審査員には、『ワールド・バリスタ・チャンピオンシップ2019』の優勝者である韓国代表のJooyeon Jeon氏、丸山珈琲社長の丸山健太郎氏などコーヒー業界を代表する著名人が集められました。こうして選ばれたスペシャルティコーヒーの9ロットはオークションで紹介され、すべてが86点以上を獲得します。最高ランクの89.77点を獲得したコーヒーは、500.50米ドルで落札されました。
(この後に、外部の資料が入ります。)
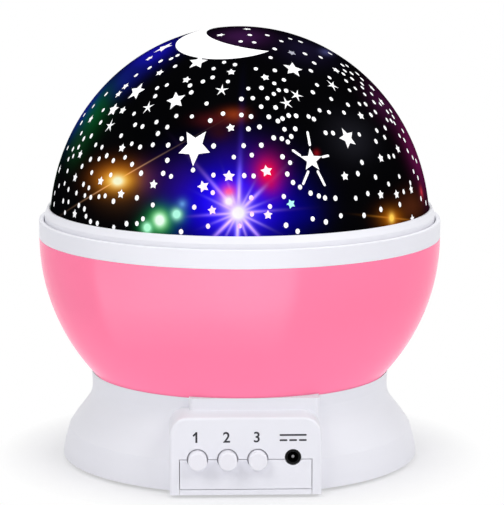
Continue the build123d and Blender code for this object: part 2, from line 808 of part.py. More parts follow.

ACEの審査員長であるスコット・コナリー氏は、「台湾といえば、『ワールド・バリスタ・チャンピオンシップ2016』の優勝者を輩出した国です。しかし、スペシャルティコーヒーの世界ではまだそれほど有名ではなく、コーヒー農家の人々が島の中心部にある標高の高い山々で苦労して高品質のコーヒーを生産してきたことはあまり知られていません。彼らは茶生産に関する知識を応用し、ほかのコーヒー生産地とは異なるアプローチでコーヒーを生産しています。」と、述べました。
将来は世界大会が開催されるかも?
台湾のコーヒー業界が今後ますます発展することは、想像に難くありません。多くのコーヒー生産国では消費者と小売業者、そしてコーヒーの生産者は近い関係にはありません。しかしながら、台湾では農園と都市部が近く、焙煎業者やバリスタたちが頻繁に生産者のもとを訪ね、緊密な関係を維持しています。このことは、今後の台湾産コーヒーの発展に良い影響を与えると考えられるでしょう。
2021年、スペシャルティコーヒー協会は台湾国際コーヒーショーの期間中である11月に、『ワールド・コーヒー ロースティング・チャンピオンシップ』と『ワールド・ラテアート・チャンピオンシップ』、『ワールド・コーヒー・イン・グッドスピリッツ・チャンピオンシップ』の開催を予定していました。残念ながら、これらの世界大会はパンデミックの影響で延期されてしまいましたが、近い将来、台湾でコーヒー関連の世界大会が行われると予想されます。
台湾コーヒー業界の課題
著しい成長を見せる台湾のコーヒー業界ですが、課題がない訳ではないようです。台湾で生産されるコーヒーのほとんどは国内で消費されますが、消費者にとってそのコストは安いとはいえません。また、国内市場の需要だけでは、台湾のコーヒー生産の規模を拡大できないのは明らかです。
さらに、長年コーヒー生産に携わってきたコーヒー農家の人たちは国内外のコーヒー市場の動向に疎く、高品質のコーヒーを生産していても台湾産コーヒーの評判がなかなか上がらないといわれています。このようなマーケティング知識の不足を解決するには、生産者たちが正しいコーヒーの教育を受けて、国際的な認知度を高める努力をしなければならないでしょう。
コーヒー生産者にとっては、人件費の高騰や後継者も大きな課題となっています。コーヒー生産者の多くは高齢ですが、若い世代は都市部で別の仕事に就くことを好み、後継者がいません。コーヒー業界で働きたいと願う人の大半も、生産者側ではなく消費者側であるコーヒーショップで働くことを希望しているようです。
ただし、台湾の人々はクリエイティブで、とくに若い世代は新しいことに挑戦するのをいといません。コーヒーに関するさまざまな活動に興味を持つ人も増えているといいますから、これから台湾のコーヒー業界がどのように変化していくのか、その動向に注目したいですね。